In Fallout 3 torna “Dogmeat”, un randagio che come un satellite ci accompagna nel nostro girovagare e che va accudito e curato, dato che ci può essere di grande aiuto nei combattimenti (il team sta ancora ultimando il bilanciamento delle skill del cane, per far sì che non sia troppo forte). I comandi che gli si possono impartire sono piuttosto semplici e corrispondono grosso modo a quelli che si possono dare alla squadra di soldati di un Rainbow Six o di un Ghost Recon, con la differenza che lo si può mandare a cercare armi, cibo o altri item dispersi nell'area in cui ci si trova. Con il limite dovuto al peso complessivo degli oggetti trasportabili che dipende da quanti punti esperienza sono stati investiti nella forza del personaggio.
L’incontro col cane avviene in un cimitero d’auto, con un mutante che lo assale e il nostro eroe che ne prende le difese guadagnandosene l’amicizia instancabile. Bisogna fare attenzione però, perché di Dogmeat ce n’è uno solo e se lo lasciamo morire, non ci sarà modo per riportarlo in vita, né ci saranno altri animali da reclutare alla nostra causa. L’incontro col quadrupede è anche l’occasione per Pete di mostrarci la fisica che diligentemente si prende cura delle reazioni a catena che regolano la vita dei fondali di Fallout. Come in Oblivion non sono poi moltissimi gli elementi interattivi dell’ambiente, ma far esplodere una macchina tra quelle accatastate, provoca una serie di botti in grado di modificare palesemente la conformazione delle pile di carcasse d’auto, nonché in grado di levare energia a tutti i nemici che si trovano nei pressi.

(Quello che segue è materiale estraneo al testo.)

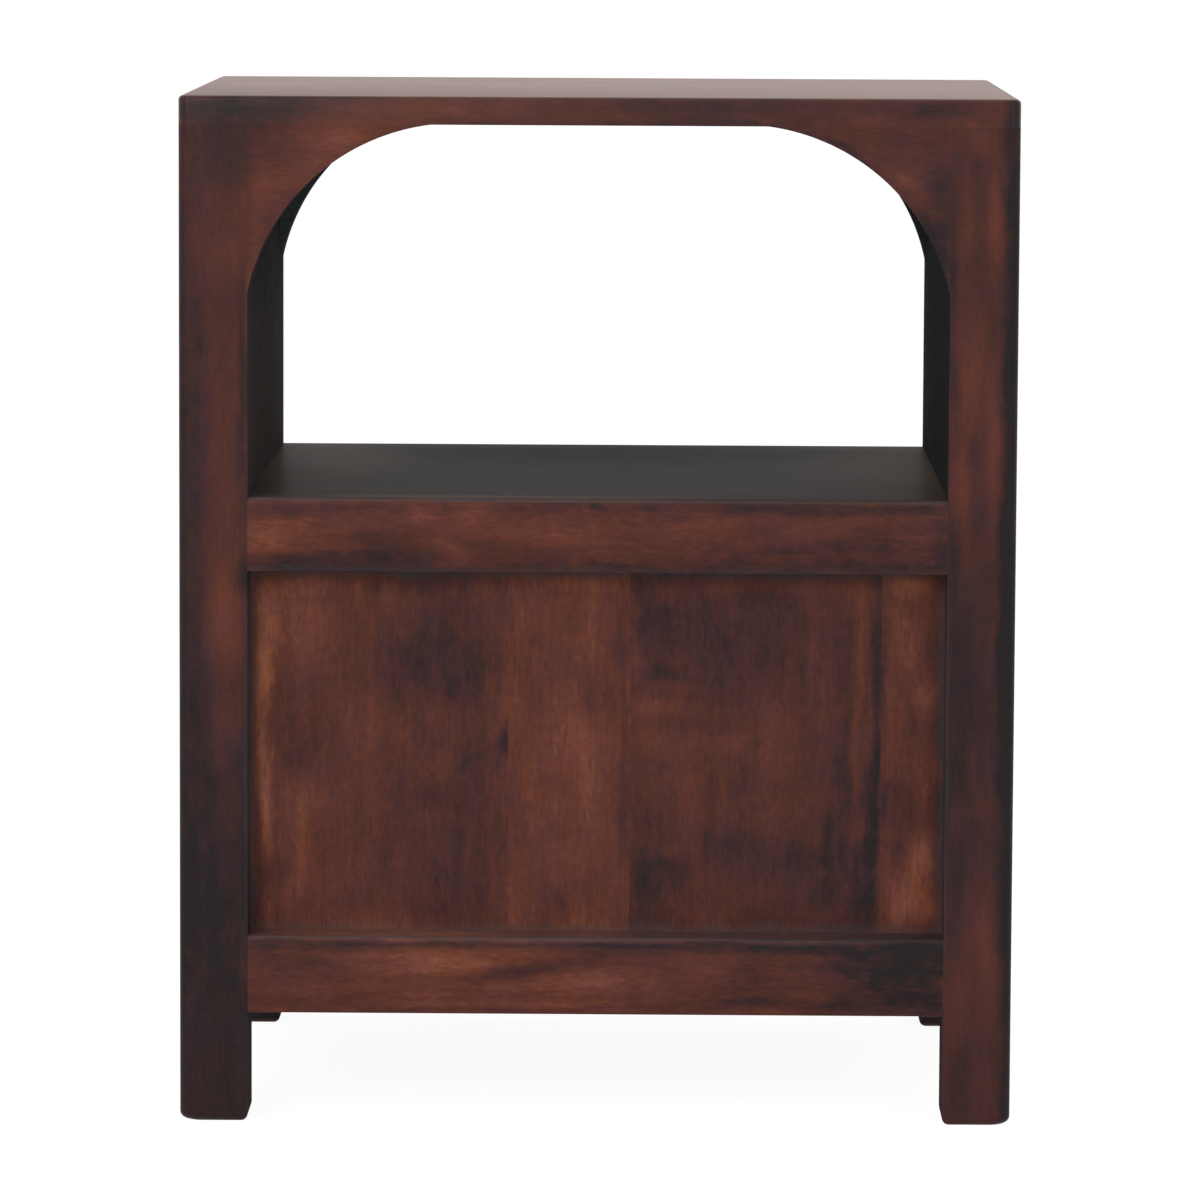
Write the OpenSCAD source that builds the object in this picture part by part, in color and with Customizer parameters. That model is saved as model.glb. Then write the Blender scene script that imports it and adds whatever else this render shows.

Come detto, i combattimenti possono essere affrontati in soggettiva ed in tempo reale, esattamente come se si trattasse di un FPS con le armi in primo piano e le animazioni di ricarica, oppure con un sistema a turni, attivabile facendo spuntare l’apposito menu. A quel punto, una griglia verdastra si sovrappone al corpo dell’avversario preso di mira, evidenziandone le diverse parti del corpo, dal busto, alle braccia, alla testa. Ogni parte che si voglia colpire ci costa una serie di Action Points, esauriti i quali inizia il turno, in cui il nostro eroe spara in automatico alle parti assegnate come bersaglio, mentre la telecamera passa in terza persona evidenziando con repentini cambi d’inquadratura le diverse fasi dell’azione (con anche il bullet time ad evidenziare i momenti più spettacolari). Non c’è nessuna differenza tra i danni che si infliggono in soggettiva e quelli che si fanno utilizzando il sistema a turni, così come non c’è differenza nel bonus di esperienza che si ottiene a fine combattimento. La scelta resta completamente nelle mani del giocatore che deve decidere quale dei due sistemi preferisce. La domanda spontanea che sorge è per quale motivo si dovrebbe mai optare per il più lento sistema a turni, piuttosto che quello immediato in soggettiva. La risposta sarà probabilmente negli scontri con più avversari, che potranno essere selezionati più facilmente col sistema a turni evitandoci il compito di mirarli di volta in volta, oppure nei combattimenti con mostri corazzati. Prenderne di mira le parti deboli o esposte sarà molto più agevole grazie alla griglia che ne metterà in evidenza le diverse membra e il loro grado di danneggiamento.
Una terra ostile
Rispetto a Oblivion, gli sviluppatori sembrano puntare più ad una maggior complessità delle singole quest, che potranno essere portate a termine in modi diversi, piuttosto che ad un mondo in completo free roaming. Nelle lande radioattive di Fallout sarà possibile incontrare gruppi di umani e mutanti in lotta fra loro, e starà al giocatore decidere come e se intervenire, aiutando una fazione o l’altra e dando seguito a diverse sotto missioni. Grande attenzione, ovviamente, alle statistiche di armi e armature, ognuna con i suoi pro e i contro, in puro stile RPG. Persino i nemici saranno in grado di compiere valutazioni sulla bontà delle armi reperibili nelle diverse aree, e saranno in grado di decidere di abbandonare un’arma sostituendola con un’altra raccolta dal cadavere di un loro compagno, se più efficace o potente.
Il motore è stato migliorato in tutto e le aree che abbiamo visto testimoniano un livello di dettaglio piuttosto alto, con un frame rate ancorato a 30 frame in qualsiasi situazione. C’è ancora del lavoro da fare per le animazioni, che se in un cappa e spada come Oblivion, pur non perfette, potevano apparire meno problematiche, spostandosi in un campo come quello degli FPS, hanno la concorrenza di esponenti di primissimo piano e quindi mostrano il fianco a qualche critica in più. Di tempo ce n’è ancora molto ed è però già indubbio che siamo di fronte ad un’altra produzione di primo piano, con l'engine di Oblivion che ha fatto passi da gigante sotto ogni aspetto. Una di quelle produzioni che hanno fatto la fortuna del marchio Bethesda. Ovviamente, disponendosi ad accettare l’evoluzione che il team sta facendo compiere alla saga di Fallout, il cui fascino è indubbio ancora oggi.